Le nez plongé dans des boîtes d’archives, je suis tombé un jour sur une courte lettre du sociologue Fernand Dumont. Elle datait de 1969. Dumont venait de gagner un Prix du Gouverneur général, «le GG» comme on dit aujourd’hui, pour son beau livre intitulé Le lieu de l’homme.

Dumont connaissait trop le poids de l’histoire et des mots pour s’aveugler sur la part proprement coloniale qui préside aux origines et au devenir de ce prix. En quelques mots très simples, parfaitement humble comme il savait l’être, Dumont expliquait dans sa lettre qu’il offrait la totalité de l’argent reçu au Parti québécois. La formation politique de René Lévesque était naissante.
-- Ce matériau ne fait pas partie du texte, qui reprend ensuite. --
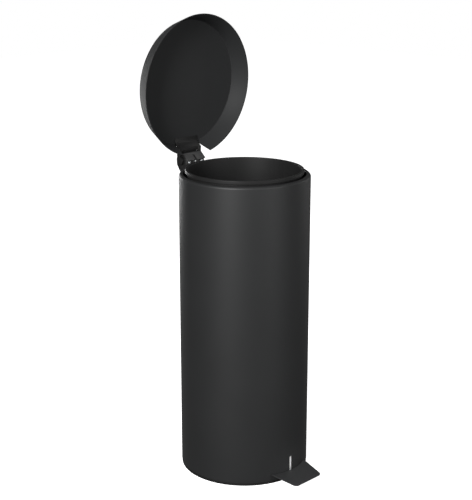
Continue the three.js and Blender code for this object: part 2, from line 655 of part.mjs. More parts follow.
function lidBracket() {
  const top = LID_TOP_Z - LID_SHEET - GAP - HINGE_Z;
  const web = fromHinge([
    [-41.5, top - 1], [-35.5, top - 1], [-20, 5.5], [-10, 5.5], [-10, 8], [-20, 8], [-29.5, 11.2],
    [-33, top], [-41.5, top],
  ]);
  const swept = rodX(BARREL_R + BARREL_SPACE, -ARM_INNER, ARM_INNER, HINGE_Y, HINGE_Z, 48);
  const bridge = fromHinge([[-22, 5.5], [-5, 5.5], [-5, 11.4], [-22, 11.4]]);
  let bracket = sidePlate(outline(web), -ARM_OUTER, ARM_OUTER)
    .add(sidePlate(outline(bridge), -ARM_INNER, ARM_INNER))
    .subtract(swept);
  const arm = outline(fromHinge([
    [-33, top - 1], [-25, 5.8], [-22, 1.5], [0, 1.5], [0, 7.4], [-12, 8], [-20, 8], [-29.5, 11.2],
  ]));
  for (const [x0, x1] of [[-ARM_OUTER, -ARM_INNER], [ARM_INNER, ARM_OUTER]]) {
    bracket = bracket.add(sidePlate(arm, x0, x1)).add(rodX(ARM_EYE_R, x0, x1, HINGE_Y, HINGE_Z, 24));
  }
  const bore = PIN_HALF + GAP;
  return bracket.subtract(rodX(HINGE_PIN_R + GAP, -bore, bore, HINGE_Y, HINGE_Z));
}

// The crank is fixed on the pin inside the block and turns with the lid. Its open
// fork takes the rod head's stub pin.
const FORK = { reach: 11.1, half: 4.5, mouthHalf: 2.7, mouthEnd: 5.3, hubR: 4.9 };

function lidCrank() {
  const { reach, half, mouthHalf, mouthEnd, hubR } = FORK;
  const fork = outline([[-reach, -half], [0, -half], [0, half], [-reach, half]]);
  const mouth = outline([
    [-reach - 2, -mouthHalf], [-mouthEnd - 1, -mouthHalf], [-mouthEnd, 0], [-mouthEnd - 1, mouthHalf],
    [-reach - 2, mouthHalf],
  ]);
  const arm = sidePlate(fork, GAP, CRANK_HALF).subtract(sidePlate(mouth, 0, CRANK_HALF + 1));
  return arm.rotate([LID_OPEN / 2, 0, 0]).translate([0, HINGE_Y, HINGE_Z])
    .add(rodX(hubR, GAP, CRANK_HALF, HINGE_Y, HINGE_Z))
    .subtract(rodX(HINGE_PIN_R + GAP, -10, 10, HINGE_Y, HINGE_Z));
}

addToLid('lid_cap', lidCap(), POWDER_COAT);
addToLid('lid_bracket', lidBracket(), BLACK_PLASTIC);
addToLid('lid_crank', lidCrank(), HINGE_STEEL);
addToLid('hinge_pin', rodX(HINGE_PIN_R, -PIN_HALF, PIN_HALF, HINGE_Y, HINGE_Z), ZINC);

// ---- bucket ---------------------------------------------------------------

function innerBucket() {
  const w = BUCKET_WALL;
  const lipTop = BUCKET_TOP;
  return turned([
    [0, BUCKET_FOOT], [BUCKET_FOOT_R - 4, BUCKET_FOOT], [BUCKET_FOOT_R, BUCKET_FOOT + 4],
    [BUCKET_R, lipTop - 12], [BUCKET_R, lipTop - w - 1], [LIP_R - w, lipTop - w - 1],
    [LIP_R - w, lipTop - LIP_DROP], [LIP_R, lipTop - LIP_DROP], [LIP_R, lipTop - 1.2],
    [LIP_R - 0.6, lipTop - 0.3], [LIP_R - 1.5, lipTop], [BUCKET_R - 0.4, lipTop],
    [BUCKET_R - w, lipTop - 1.4], [BUCKET_R - w, lipTop - 12],
    [BUCKET_FOOT_R - w, BUCKET_FOOT + 5], [BUCKET_FOOT_R - 5, BUCKET_FOOT + w + 0.5],
    [0, BUCKET_FOOT + w + 0.5],
  ]);
}

add('inner_bucket', innerBucket(), BUCKET_PLASTIC);

export default bin;
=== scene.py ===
# %% [markdown]
# # A round pedal bin, step by step
# The bin is a powder-coated steel tube with a lift-out bucket, a pressed lid on a rear hinge, and a
# pedal that works the lid through a lever and a rod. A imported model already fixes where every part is
# and how it moves, so the work here is the fine surface: each part is rebuilt as a smooth mesh in the
# same place, given its finish, and tied to the body that it moves with. Everything is in metres.

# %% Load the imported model
import json
import math

import bmesh
import bpy
from mathutils import Matrix, Vector


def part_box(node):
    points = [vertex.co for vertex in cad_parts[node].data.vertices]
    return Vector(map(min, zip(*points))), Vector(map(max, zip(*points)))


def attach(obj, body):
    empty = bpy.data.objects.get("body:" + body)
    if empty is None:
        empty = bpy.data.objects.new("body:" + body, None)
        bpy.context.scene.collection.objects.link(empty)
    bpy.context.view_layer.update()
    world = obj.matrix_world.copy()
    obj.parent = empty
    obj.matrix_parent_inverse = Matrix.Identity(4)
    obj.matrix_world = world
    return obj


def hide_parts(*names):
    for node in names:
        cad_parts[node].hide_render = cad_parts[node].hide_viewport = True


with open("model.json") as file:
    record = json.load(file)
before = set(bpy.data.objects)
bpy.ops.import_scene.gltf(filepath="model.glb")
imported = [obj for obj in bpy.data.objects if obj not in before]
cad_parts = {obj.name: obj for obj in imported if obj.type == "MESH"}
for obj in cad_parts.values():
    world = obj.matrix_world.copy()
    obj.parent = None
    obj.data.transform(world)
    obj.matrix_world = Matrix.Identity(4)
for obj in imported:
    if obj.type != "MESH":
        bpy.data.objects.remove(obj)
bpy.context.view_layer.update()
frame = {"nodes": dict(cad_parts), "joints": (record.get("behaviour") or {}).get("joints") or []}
MM = 0.001

# %% [markdown]
# ## The camera
# A long lens from a little above and to the left keeps the sides of the tall tube nearly upright. The
# camera could be aimed with a constraint, but three plain numbers, the place, the turn and the tilt,
# say the same thing and stay put. The Standard view transform shows a black finish as dark as it is.

# %% Place the camera
EYE = Vector((-1.6103, -1.5405, 1.0622))
TURN = math.radians(-45.846)
TILT = math.radians(90 - 15.705)
LENS = 86.79

scene = bpy.context.scene
camera = bpy.data.objects.new("camera", bpy.data.cameras.new("camera"))
camera.location = EYE
camera.rotation_euler = (TILT, 0, TURN)
camera.data.lens = LENS
camera.data.sensor_width = 36
camera.data.clip_end = 50
scene.collection.objects.link(camera)
scene.camera = camera
scene.view_settings.view_transform = "Standard"
print("camera", [round(v, 3) for v in EYE], "lens", LENS)

# %% [markdown]
# ## Floor and light
# Black objects are drawn by what they reflect, so the light is soft and comes from large panels: a key
# on the left of the camera lays the broad sheen down the tube, two panels draw its left and right
# edges, and a weak fill and a weaker top panel keep the rest readable. A narrow spot reaches the white
# shield deep in the pedal slot. The surroundings are white to look at but give little light, or the
# black coat would turn grey. The floor is a plain pale sheet.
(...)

Fidèle à ses convictions, Dumont croyait en l’engagement pour des causes bien plus grandes que sa seule personne.

L’époque commandait volontiers des actions plus engagées, ici selon des perspectives à l’évidence anticolonialistes. La même année que Dumont, Hubert Aquin refusait le Prix du Gouverneur général dans une autre catégorie, pour son roman Trou de mémoire, au nom de son idéal révolutionnaire. Dans une très courte lettre datée du 15 avril 1969, Aquin écrit à la dactylo à son «Excellence le Gouverneur Général du Canada» pour motiver son refus. Il dit: «Vous comprendrez sûrement que mon refus délibéré est conforme à un engagement politique que j’ai publiquement assumé et que, ce faisant, je continue d’exprimer.» Cette même année 1969, Leonard Cohen refuse lui aussi un GG, pour son recueil Selected Poems 1956-1968, au prétexte que «la poésie elle-même l’interdit absolument». C’était bien entendu fort longtemps avant que Cohen n’accepte à l’évidence le Canada exprimé par ces prix-là en devenant l’un des porteurs du cercueil de Pierre Elliot Trudeau à la basilique Notre-Dame.
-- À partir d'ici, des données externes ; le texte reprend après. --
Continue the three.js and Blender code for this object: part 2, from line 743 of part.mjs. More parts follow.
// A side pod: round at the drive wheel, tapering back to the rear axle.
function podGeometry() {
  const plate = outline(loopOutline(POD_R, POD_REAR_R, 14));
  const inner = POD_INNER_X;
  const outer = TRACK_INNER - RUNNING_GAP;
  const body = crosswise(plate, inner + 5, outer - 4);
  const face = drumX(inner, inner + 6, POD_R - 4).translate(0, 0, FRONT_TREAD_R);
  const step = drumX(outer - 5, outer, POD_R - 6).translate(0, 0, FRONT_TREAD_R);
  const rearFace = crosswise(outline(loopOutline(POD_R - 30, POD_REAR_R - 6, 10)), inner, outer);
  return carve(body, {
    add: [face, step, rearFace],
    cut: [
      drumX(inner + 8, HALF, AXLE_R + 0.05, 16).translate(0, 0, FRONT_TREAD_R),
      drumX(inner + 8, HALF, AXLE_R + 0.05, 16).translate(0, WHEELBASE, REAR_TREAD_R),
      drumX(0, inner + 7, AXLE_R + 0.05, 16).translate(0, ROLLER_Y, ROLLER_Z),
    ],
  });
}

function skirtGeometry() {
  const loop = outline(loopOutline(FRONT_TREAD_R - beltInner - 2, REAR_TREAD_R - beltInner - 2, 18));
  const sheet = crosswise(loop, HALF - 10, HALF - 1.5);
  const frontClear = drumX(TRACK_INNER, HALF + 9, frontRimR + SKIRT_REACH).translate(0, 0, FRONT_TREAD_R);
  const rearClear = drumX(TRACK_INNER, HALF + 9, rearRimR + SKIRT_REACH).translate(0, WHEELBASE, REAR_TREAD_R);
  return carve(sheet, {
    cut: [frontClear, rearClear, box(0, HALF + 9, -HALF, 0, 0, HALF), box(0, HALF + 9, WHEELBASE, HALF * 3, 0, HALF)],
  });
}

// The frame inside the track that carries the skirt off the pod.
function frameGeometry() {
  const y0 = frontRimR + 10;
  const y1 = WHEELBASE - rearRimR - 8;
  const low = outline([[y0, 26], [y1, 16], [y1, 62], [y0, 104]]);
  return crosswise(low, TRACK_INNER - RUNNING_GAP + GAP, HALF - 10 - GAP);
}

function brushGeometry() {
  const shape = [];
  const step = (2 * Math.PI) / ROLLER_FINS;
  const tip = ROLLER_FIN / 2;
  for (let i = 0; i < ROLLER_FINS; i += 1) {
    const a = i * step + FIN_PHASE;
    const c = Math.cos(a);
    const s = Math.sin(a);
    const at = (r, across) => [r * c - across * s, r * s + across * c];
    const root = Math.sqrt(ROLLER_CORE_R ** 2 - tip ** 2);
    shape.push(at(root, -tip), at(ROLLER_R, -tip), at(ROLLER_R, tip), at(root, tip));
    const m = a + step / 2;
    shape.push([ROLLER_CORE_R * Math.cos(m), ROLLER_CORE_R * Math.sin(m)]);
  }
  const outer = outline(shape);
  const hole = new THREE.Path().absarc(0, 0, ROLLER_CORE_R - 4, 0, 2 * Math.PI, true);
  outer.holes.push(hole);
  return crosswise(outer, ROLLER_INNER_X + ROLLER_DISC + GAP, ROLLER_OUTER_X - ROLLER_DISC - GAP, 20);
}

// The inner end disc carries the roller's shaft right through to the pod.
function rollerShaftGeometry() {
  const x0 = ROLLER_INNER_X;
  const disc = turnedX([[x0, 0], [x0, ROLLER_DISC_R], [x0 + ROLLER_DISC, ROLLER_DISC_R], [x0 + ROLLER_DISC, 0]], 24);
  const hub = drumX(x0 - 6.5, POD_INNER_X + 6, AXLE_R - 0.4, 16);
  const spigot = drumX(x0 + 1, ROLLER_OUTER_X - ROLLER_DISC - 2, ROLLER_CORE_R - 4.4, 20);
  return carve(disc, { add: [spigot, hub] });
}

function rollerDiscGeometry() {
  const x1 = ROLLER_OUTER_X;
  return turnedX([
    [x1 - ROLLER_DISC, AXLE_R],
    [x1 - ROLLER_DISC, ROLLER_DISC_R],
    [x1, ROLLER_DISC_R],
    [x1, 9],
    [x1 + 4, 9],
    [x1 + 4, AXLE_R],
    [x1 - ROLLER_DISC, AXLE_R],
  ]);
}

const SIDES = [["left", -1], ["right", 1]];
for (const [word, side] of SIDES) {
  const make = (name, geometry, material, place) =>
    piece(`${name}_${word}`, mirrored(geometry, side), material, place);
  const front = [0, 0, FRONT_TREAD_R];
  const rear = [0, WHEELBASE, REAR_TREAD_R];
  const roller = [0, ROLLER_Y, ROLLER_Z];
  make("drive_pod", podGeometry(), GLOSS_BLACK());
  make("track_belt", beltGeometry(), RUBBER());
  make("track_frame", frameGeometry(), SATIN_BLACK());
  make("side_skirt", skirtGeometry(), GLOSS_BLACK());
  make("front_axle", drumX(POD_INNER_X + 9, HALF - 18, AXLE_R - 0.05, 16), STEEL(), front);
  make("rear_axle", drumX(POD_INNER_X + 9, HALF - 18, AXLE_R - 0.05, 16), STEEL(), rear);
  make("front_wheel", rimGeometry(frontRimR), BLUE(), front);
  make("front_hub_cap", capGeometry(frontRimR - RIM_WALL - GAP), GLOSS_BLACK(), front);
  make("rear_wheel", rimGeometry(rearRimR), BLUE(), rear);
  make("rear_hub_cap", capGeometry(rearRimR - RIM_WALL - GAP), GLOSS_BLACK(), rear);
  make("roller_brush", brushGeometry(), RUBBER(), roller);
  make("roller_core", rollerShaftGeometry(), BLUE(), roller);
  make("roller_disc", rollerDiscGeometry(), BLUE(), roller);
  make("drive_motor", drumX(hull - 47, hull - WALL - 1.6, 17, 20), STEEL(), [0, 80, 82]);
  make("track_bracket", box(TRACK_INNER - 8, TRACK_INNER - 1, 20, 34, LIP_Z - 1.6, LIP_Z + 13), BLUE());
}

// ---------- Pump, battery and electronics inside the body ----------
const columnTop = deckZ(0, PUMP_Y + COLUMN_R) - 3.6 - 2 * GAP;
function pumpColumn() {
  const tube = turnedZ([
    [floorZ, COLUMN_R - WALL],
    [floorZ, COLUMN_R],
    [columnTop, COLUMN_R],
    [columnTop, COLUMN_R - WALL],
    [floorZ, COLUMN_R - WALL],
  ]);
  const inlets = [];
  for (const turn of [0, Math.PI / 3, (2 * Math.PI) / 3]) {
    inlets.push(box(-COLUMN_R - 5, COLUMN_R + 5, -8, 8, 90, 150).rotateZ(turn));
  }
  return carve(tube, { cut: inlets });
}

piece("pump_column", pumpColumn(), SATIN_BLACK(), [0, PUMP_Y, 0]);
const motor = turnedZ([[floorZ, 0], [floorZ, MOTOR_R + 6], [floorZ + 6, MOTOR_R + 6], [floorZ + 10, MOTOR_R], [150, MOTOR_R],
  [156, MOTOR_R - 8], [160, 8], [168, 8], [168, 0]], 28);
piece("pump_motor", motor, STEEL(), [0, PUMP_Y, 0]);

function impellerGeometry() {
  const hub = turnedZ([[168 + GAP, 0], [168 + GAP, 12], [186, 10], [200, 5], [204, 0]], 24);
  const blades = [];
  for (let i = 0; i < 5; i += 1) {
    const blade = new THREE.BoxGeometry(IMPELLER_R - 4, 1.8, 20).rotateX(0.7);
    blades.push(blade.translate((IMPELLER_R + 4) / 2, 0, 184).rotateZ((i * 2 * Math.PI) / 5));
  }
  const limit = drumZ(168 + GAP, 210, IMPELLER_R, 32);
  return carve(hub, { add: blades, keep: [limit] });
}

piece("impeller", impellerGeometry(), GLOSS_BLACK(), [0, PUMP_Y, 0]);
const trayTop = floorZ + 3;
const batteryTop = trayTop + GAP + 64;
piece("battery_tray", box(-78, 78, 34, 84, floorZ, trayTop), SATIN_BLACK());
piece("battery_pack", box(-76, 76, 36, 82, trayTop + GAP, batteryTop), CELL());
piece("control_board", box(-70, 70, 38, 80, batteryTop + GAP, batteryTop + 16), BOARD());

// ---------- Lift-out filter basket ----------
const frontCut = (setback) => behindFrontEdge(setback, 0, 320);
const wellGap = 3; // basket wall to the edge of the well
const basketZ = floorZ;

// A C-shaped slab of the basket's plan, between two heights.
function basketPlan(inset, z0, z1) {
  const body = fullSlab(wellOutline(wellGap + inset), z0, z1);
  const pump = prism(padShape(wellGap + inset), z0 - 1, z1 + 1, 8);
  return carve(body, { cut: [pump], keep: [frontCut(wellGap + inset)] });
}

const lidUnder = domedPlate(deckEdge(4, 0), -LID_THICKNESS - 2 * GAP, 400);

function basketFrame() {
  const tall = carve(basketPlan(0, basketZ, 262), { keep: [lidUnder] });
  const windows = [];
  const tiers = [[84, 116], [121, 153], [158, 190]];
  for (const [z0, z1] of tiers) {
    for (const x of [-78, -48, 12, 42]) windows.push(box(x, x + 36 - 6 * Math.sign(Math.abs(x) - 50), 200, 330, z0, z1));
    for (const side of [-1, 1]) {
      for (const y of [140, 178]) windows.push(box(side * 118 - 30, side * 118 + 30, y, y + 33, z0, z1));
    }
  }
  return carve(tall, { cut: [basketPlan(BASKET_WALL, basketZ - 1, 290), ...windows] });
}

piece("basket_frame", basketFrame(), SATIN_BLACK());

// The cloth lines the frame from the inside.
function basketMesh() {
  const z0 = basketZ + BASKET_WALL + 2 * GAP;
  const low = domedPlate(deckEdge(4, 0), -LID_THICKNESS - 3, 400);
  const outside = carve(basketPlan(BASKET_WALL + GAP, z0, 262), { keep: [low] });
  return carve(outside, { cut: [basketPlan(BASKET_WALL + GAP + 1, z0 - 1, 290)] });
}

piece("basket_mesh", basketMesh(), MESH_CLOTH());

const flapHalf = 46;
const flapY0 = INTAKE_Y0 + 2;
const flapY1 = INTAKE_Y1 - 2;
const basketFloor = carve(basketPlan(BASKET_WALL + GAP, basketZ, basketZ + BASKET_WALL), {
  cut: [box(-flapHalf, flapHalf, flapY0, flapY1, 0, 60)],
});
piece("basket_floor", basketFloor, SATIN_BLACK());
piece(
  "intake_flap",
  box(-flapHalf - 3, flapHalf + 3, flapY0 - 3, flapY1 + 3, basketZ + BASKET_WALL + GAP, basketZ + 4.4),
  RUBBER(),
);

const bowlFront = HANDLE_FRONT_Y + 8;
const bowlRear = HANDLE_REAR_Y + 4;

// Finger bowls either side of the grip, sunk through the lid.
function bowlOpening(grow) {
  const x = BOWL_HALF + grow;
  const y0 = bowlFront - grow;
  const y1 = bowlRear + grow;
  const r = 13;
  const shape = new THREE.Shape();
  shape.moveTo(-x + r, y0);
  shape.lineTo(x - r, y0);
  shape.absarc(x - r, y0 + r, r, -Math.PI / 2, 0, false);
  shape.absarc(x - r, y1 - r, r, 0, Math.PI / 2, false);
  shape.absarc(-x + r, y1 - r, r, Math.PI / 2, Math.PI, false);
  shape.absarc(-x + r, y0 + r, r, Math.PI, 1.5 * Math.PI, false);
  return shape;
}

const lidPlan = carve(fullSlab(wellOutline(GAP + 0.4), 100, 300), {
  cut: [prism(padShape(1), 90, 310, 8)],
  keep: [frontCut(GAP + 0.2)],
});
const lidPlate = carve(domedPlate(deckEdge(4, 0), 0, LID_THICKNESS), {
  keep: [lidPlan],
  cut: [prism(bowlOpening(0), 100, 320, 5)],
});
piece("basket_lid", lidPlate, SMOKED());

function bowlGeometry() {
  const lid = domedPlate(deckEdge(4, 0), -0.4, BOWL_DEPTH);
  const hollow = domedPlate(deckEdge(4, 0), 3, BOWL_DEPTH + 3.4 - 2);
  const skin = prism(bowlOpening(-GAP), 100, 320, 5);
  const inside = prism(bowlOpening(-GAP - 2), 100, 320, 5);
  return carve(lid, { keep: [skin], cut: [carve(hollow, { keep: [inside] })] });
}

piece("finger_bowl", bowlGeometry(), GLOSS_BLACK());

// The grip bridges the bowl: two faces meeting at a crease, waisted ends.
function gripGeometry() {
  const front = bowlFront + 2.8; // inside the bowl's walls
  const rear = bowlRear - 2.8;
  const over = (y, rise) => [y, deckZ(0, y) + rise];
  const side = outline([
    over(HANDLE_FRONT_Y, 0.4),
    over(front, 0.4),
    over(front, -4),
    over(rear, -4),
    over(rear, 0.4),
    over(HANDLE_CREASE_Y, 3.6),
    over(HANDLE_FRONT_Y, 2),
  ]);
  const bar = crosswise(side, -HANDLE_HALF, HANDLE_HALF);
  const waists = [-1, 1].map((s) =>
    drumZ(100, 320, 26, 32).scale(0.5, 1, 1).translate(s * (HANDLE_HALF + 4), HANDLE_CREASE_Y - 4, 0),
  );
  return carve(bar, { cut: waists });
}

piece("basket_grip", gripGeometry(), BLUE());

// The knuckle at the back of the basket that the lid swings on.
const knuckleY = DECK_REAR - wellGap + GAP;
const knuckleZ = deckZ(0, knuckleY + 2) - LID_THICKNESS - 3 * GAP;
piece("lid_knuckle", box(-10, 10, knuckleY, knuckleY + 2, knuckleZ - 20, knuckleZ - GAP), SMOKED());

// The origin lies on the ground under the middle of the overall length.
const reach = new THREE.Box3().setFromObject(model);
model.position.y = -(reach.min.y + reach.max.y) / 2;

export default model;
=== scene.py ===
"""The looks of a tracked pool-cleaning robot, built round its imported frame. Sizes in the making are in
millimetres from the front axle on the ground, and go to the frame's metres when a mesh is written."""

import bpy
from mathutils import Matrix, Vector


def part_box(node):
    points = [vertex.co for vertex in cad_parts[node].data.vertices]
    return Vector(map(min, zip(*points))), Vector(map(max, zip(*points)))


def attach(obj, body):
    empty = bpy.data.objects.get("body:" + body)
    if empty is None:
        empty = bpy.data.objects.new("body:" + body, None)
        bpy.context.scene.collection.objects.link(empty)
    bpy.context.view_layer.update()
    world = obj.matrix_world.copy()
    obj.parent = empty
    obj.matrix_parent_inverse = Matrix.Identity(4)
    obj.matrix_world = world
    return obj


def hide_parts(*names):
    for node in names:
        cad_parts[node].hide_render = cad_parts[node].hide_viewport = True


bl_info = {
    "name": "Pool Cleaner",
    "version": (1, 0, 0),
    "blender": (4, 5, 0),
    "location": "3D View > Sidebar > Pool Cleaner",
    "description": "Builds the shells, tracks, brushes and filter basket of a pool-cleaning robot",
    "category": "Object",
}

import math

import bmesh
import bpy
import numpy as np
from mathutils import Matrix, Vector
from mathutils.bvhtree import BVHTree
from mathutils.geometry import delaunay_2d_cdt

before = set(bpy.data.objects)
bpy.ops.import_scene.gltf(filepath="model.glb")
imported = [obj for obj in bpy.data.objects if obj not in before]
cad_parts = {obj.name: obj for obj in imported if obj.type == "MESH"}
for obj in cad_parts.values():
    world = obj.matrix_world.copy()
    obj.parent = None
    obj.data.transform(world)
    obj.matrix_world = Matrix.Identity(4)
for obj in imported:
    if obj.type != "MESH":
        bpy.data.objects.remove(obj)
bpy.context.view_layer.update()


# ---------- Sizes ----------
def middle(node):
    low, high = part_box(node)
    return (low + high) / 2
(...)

Qui sait ce que des gestes anciens inspireront demain? C’est la lettre de Fernand Dumont datée de 1969 qui inspirera en 2014 celle d’un Gabriel Nadeau-Dubois décidant d’offrir son propre Prix littéraire du Gouverneur général à une campagne menée contre la transformation du Québec en une vaste autoroute polluante vouée au transit du pétrole de l’Alberta. À la manière de Dumont, Nadeau-Dubois écrit alors: «Je pense aussi qu’il ne suffit pas d’honorer les idées, qu’il importe surtout de leur donner vie.»

Indépendantiste, Dumont ne s’en cachait pas et regrettait l’apolitisme d’une partie de sa génération. Il s’en expliquait volontiers dans les médias, à cette époque pas si lointaine où il était possible encore à un tel homme d’être entendu autrement que selon des modalités où la portée du message est sans cesse encadrée par un souci de tout rendre léger, en veillant notamment à interrompre la moindre avancée de la pensée par des rires et des sourires.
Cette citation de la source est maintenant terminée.